THE PROBLEM
Everything in the listing below from the line containing "shoulder_patch(panel_shoulder_centre);" through the line containing "Vector(map(max, high, point))" should be repeated exactly; leave out every other line.

INFORMATION SHOWN
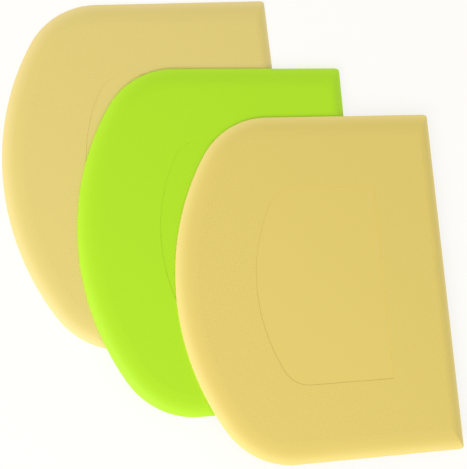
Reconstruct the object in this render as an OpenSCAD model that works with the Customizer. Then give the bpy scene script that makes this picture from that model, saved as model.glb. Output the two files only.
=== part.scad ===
// Three moulded bowl scrapers, lying fanned in a stack.
// Each is one flexible D-shaped blade: a straight edge for the board and a long curve for the bowl,
// with a rim that thins out all round under a crowned taper.
// X runs towards the straight edges, Y along them and Z up from the table.
// The origin is in the middle of the underside of the bottom scraper.

/* [Outline of a scraper] */
// Length of the straight edge, corner to corner
edge_l = 120; // [100:1:140]
// Depth from the straight edge to the crest of the curve
depth = 98; // [90:1:115]
// Radius of the long curve
curve_r = 88.75; // [80:0.25:140]
// Radius of the shoulders, where the curve runs into the straight sides
shoulder_r = 27.8; // [15:0.2:36]
// Radius of the two corners at the ends of the straight edge
corner_r = 1.5; // [0.5:0.1:4]

/* [Thickness and taper] */
// Thickness of the flat field
field_t = 2.2; // [1.6:0.1:3]
// Thickness left at the rim
rim_t = 0.7; // [0.4:0.1:1.2]
// Width of the taper along the curve, the shoulders and the sides
taper_w = 7.5; // [4:0.5:12]
// Width of the taper along the straight edge
edge_taper_w = 4.5; // [3:0.5:8]

/* [Smooth panel] */
// Flat field left between the panel and the straight edge
panel_edge_gap = 24; // [16:0.5:26]
// Field left between the panel and each straight side
panel_side_gap = 26; // [20:0.5:34]
// Field left between the panel and the curve, which run parallel
panel_curve_gap = 27.75; // [20:0.25:29]
// Radius of the shoulders of the panel
panel_shoulder_r = 10; // [5:0.5:15]
// How far the panel is sunk into the field
panel_sunk = 0.15; // [0.05:0.05:0.4]

/* [Fan of the stack] */
// Middle scraper: how far its centre lies beyond the bottom one's, along X
middle_x = 22.4; // [0:0.1:40]
// Middle scraper: the same along Y
middle_y = -25; // [-50:0.5:50]
// Middle scraper: its turn, seen from above, in degrees
middle_turn = -2; // [-30:0.5:30]
// Top scraper: how far its centre lies beyond the bottom one's, along X
top_x = 53.2; // [0:0.1:60]
// Top scraper: the same along Y
top_y = -44.5; // [-60:0.5:60]
// Top scraper: its turn, seen from above, in degrees
top_turn = -1.8; // [-30:0.1:30]

/* [Hidden] */
$fn = 180;

// How far cutting shapes reach past what they cut
over = 1;
half_l = edge_l / 2;
// The straight edge lies this far from the scraper's centre
edge_x = depth / 2;
// Centre of the long curve, on the scraper's middle line
curve_centre = [curve_r - depth / 2, 0];
// Centre of the shoulder on the +Y side, and of the panel's
shoulder_centre = shoulder_of(half_l, curve_r, shoulder_r);
panel_half_l = half_l - panel_side_gap;
panel_curve_r = curve_r - panel_curve_gap;
panel_shoulder_centre = shoulder_of(panel_half_l, panel_curve_r, panel_shoulder_r);

pale_yellow = "#dfcb75";
lime_green = "#addf26";
warm_yellow = "#dec769";

// Where a shoulder's centre lies, for it to touch a straight side and the long curve from within
function shoulder_of(half, curve, shoulder) = [
  curve_centre.x - sqrt((curve - shoulder) ^ 2 - (half - shoulder) ^ 2),
  half - shoulder
];

// A point past the rim on the line from the curve's centre through a shoulder's centre.
// On that line the curve hands over to the shoulder.
function past_rim(centre) = curve_centre
  + (ceil(curve_r / (curve_centre.x - centre.x)) + 1) * (centre - curve_centre);

// Radius of the crown that leaves the field level and drops to the rim over a width
function crown_r(width) = (width ^ 2 + (field_t - rim_t) ^ 2) / (2 * (field_t - rim_t));

// The part of the plan that the long curve closes, between the two shoulders
module curve_patch(centre) {
  far = past_rim(centre);
  polygon([centre, far, [far.x, -far.y], [centre.x, -centre.y]]);
}

// The part of the plan that the +Y shoulder closes
module shoulder_patch(centre) {
  far = past_rim(centre);
  polygon([centre, far, [centre.x, far.y]]);
}

// Half of the blade's cross-section: level from the middle, then crowned down to the rim
module half_section(reach) {
  intersection() {
    square([reach, field_t]);
    union() {
      square([reach - taper_w, field_t]);
      translate([reach - taper_w, field_t - crown_r(taper_w)]) circle(r = crown_r(taper_w));
    }
  }
}

// A round blade of the same section, kept only over the child's patch of the plan
module round_part(centre, reach) {
  intersection() {
    translate(centre) rotate_extrude() half_section(reach);
    translate([0, 0, -over]) linear_extrude(field_t + 2 * over) children();
  }
}

// Everything between the two straight sides, drawn out along X
module straight_part() {
  translate([shoulder_centre.x, 0, 0]) rotate([90, 0, 90]) {
    linear_extrude(edge_x - shoulder_centre.x) {
      half_section(half_l);
      mirror([1, 0]) half_section(half_l);
    }
  }
}

// What the taper of the straight edge takes away, drawn out along Y
module edge_taper() {
  rotate([90, 0, 0]) linear_extrude(edge_l + 2 * over, center = true) {
    translate([edge_x - edge_taper_w, 0]) difference() {
      square([edge_taper_w + over, field_t + over]);
      square([edge_taper_w + over, rim_t]);
      translate([0, field_t - crown_r(edge_taper_w)]) circle(r = crown_r(edge_taper_w));
    }
  }
}

// What rounds off the +Y end of the straight edge
module corner_rounding() {
  translate([edge_x - corner_r, half_l - corner_r, -over]) linear_extrude(field_t + 2 * over) {
    difference() {
      square(corner_r + over);
      circle(r = corner_r);
    }
  }
}

// Outline of the smooth panel: a small D whose curve runs parallel to the blade's
module panel_outline() {
  translate([panel_shoulder_centre.x, -panel_half_l]) {
    square([edge_x - panel_edge_gap - panel_shoulder_centre.x, 2 * panel_half_l]);
  }
  intersection() {
    translate(curve_centre) circle(r = panel_curve_r);
    curve_patch(panel_shoulder_centre);
  }
  for (side = [0, 1]) mirror([0, side]) intersection() {
    translate(panel_shoulder_centre) circle(r = panel_shoulder_r);
    shoulder_patch(panel_shoulder_centre);
  }
}

// One scraper, lying flat with its centre at the origin
module scraper() {
  difference() {
    union() {
      straight_part();
      round_part(curve_centre, curve_r) curve_patch(shoulder_centre);
      for (side = [0, 1]) mirror([0, side, 0]) {
        round_part(shoulder_centre, shoulder_r) shoulder_patch(shoulder_centre);
      }
    }
    edge_taper();
    for (side = [0, 1]) mirror([0, side, 0]) corner_rounding();
    translate([0, 0, field_t - panel_sunk]) linear_extrude(panel_sunk + over) panel_outline();
  }
}

module bottom_scraper() {
  color(pale_yellow) scraper();
}

module middle_scraper() {
  color(lime_green) translate([middle_x, middle_y, field_t]) rotate([0, 0, middle_turn]) scraper();
}

module top_scraper() {
  color(warm_yellow) translate([top_x, top_y, 2 * field_t]) rotate([0, 0, top_turn]) scraper();
}

bottom_scraper();
middle_scraper();
top_scraper();
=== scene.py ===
"""A set of three moulded bowl scrapers, fanned in a flat stack on a white table, dressed for the camera."""

import logging
import math
from dataclasses import dataclass, field
from enum import Enum
from typing import Any

import bpy
from mathutils import Matrix, Vector


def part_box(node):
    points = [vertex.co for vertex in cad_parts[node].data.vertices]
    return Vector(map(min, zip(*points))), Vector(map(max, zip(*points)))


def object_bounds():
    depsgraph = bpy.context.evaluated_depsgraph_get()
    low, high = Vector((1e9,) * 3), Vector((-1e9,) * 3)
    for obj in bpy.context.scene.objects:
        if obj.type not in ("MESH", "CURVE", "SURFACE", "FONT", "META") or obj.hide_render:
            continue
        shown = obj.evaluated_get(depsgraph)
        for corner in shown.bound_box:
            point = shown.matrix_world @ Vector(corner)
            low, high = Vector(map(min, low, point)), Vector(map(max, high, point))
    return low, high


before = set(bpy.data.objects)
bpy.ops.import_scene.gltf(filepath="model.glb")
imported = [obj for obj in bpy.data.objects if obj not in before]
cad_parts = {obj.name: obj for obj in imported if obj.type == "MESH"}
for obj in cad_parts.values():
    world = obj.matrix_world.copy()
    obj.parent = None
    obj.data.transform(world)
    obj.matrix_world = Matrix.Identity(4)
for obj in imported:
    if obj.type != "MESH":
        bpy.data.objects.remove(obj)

CAD_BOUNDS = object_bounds()

log = logging.getLogger("bowl_scrapers")

MM = 0.001
# The photograph's longer side, which the camera's sensor spans
PHOTO_SIDE_PX = 469
SENSOR_MM = 36.0
# White of the photograph's background, a touch warm
BACKGROUND_WHITE = "#fffefa"


def linear(hex_colour: str) -> tuple[float, float, float, float]:
    """Turns an sRGB hex colour into the linear colour that a shader takes.

    Args:
        hex_colour: Colour as "#rrggbb".

    Returns:
        Linear red, green and blue, and an alpha of 1.
    """
    channels = [int(hex_colour[i:i + 2], 16) / 255 for i in (1, 3, 5)]
    curved = [c / 12.92 if c <= 0.04045 else ((c + 0.055) / 1.055) ** 2.4 for c in channels]
    return (*curved, 1.0)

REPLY
    shoulder_patch(panel_shoulder_centre);
  }
}

// One scraper, lying flat with its centre at the origin
module scraper() {
  difference() {
    union() {
      straight_part();
      round_part(curve_centre, curve_r) curve_patch(shoulder_centre);
      for (side = [0, 1]) mirror([0, side, 0]) {
        round_part(shoulder_centre, shoulder_r) shoulder_patch(shoulder_centre);
      }
    }
    edge_taper();
    for (side = [0, 1]) mirror([0, side, 0]) corner_rounding();
    translate([0, 0, field_t - panel_sunk]) linear_extrude(panel_sunk + over) panel_outline();
  }
}

module bottom_scraper() {
  color(pale_yellow) scraper();
}

module middle_scraper() {
  color(lime_green) translate([middle_x, middle_y, field_t]) rotate([0, 0, middle_turn]) scraper();
}

module top_scraper() {
  color(warm_yellow) translate([top_x, top_y, 2 * field_t]) rotate([0, 0, top_turn]) scraper();
}

bottom_scraper();
middle_scraper();
top_scraper();
=== scene.py ===
"""A set of three moulded bowl scrapers, fanned in a flat stack on a white table, dressed for the camera."""

import logging
import math
from dataclasses import dataclass, field
from enum import Enum
from typing import Any

import bpy
from mathutils import Matrix, Vector


def part_box(node):
    points = [vertex.co for vertex in cad_parts[node].data.vertices]
    return Vector(map(min, zip(*points))), Vector(map(max, zip(*points)))


def object_bounds():
    depsgraph = bpy.context.evaluated_depsgraph_get()
    low, high = Vector((1e9,) * 3), Vector((-1e9,) * 3)
    for obj in bpy.context.scene.objects:
        if obj.type not in ("MESH", "CURVE", "SURFACE", "FONT", "META") or obj.hide_render:
            continue
        shown = obj.evaluated_get(depsgraph)
        for corner in shown.bound_box:
            point = shown.matrix_world @ Vector(corner)
            low, high = Vector(map(min, low, point)), Vector(map(max, high, point))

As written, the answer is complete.